- [Short problem]
Write the data out again, exactly as given.

- [Data listing]
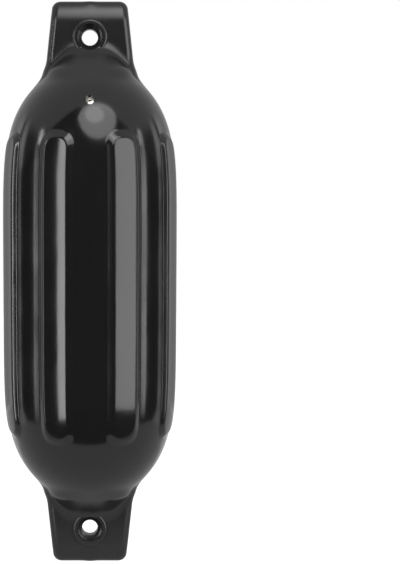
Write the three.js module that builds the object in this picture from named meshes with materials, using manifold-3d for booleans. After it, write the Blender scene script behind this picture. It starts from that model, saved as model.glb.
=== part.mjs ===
// Ribbed inflatable boat fender with a flat rope eye at each end.
// Millimetres, +Z up along the fender, -Y is the front that carries the valve.
// The origin is the centre of the fender.
import * as THREE from 'three';
import { mergeVertices } from 'three/addons/utils/BufferGeometryUtils.js';
import Module from 'manifold-3d';

const wasm = await Module();
wasm.setup();

// Overall
const LENGTH = 686;            // tip to tip
const BARREL_R = 104.7;        // skin between the ribs at mid length
const BARREL_RAISE = 1.8;      // the barrel and its domes sit nearer the valve end
const WALL = 3.2;              // moulded skin

// Domed ends: radius falls as 1 - (z / pole)^power, then runs on as a cone
const POLE_FROM_TIP = 60;      // where the dome would close, below the tip
const DOME_POWER = 6.1;
const NECK_ANGLE = 48.3;       // cone half angle, degrees
const NECK_SPREAD = 21.8;      // extra half width of the neck section
const NECK_SPREAD_LENGTH = 18; // length over which the neck widens
const NECK_SQUARENESS = 0.5;   // added to the section exponent of 2

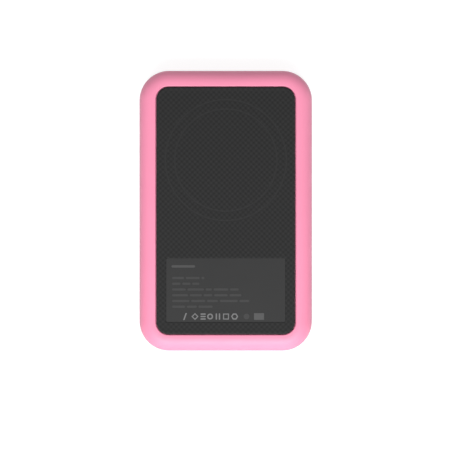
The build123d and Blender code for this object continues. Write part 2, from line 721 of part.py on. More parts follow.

- [Solved problem]
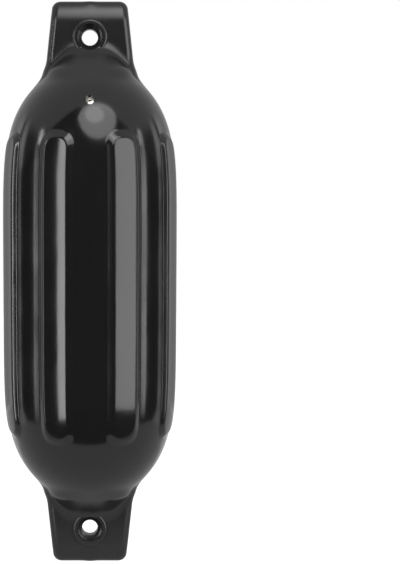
Write the three.js module that builds the object in this picture from named meshes with materials, using manifold-3d for booleans. After it, write the Blender scene script behind this picture. It starts from that model, saved as model.glb.
=== part.mjs ===
// Ribbed inflatable boat fender with a flat rope eye at each end.
// Millimetres, +Z up along the fender, -Y is the front that carries the valve.
// The origin is the centre of the fender.
import * as THREE from 'three';
import { mergeVertices } from 'three/addons/utils/BufferGeometryUtils.js';
import Module from 'manifold-3d';

const wasm = await Module();
wasm.setup();

// Overall
const LENGTH = 686;            // tip to tip
const BARREL_R = 104.7;        // skin between the ribs at mid length
const BARREL_RAISE = 1.8;      // the barrel and its domes sit nearer the valve end
const WALL = 3.2;              // moulded skin

// Domed ends: radius falls as 1 - (z / pole)^power, then runs on as a cone
const POLE_FROM_TIP = 60;      // where the dome would close, below the tip
const DOME_POWER = 6.1;
const NECK_ANGLE = 48.3;       // cone half angle, degrees
const NECK_SPREAD = 21.8;      // extra half width of the neck section
const NECK_SPREAD_LENGTH = 18; // length over which the neck widens
const NECK_SQUARENESS = 0.5;   // added to the section exponent of 2

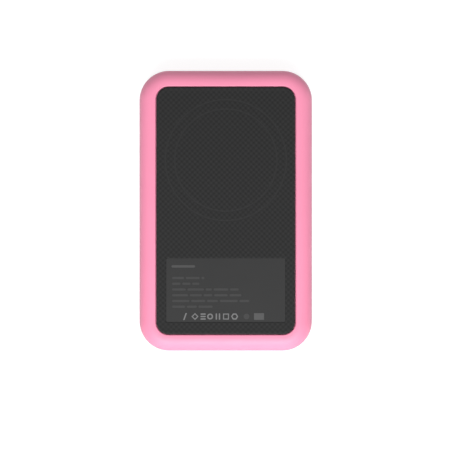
The build123d and Blender code for this object continues. Write part 2, from line 721 of part.py on. More parts follow.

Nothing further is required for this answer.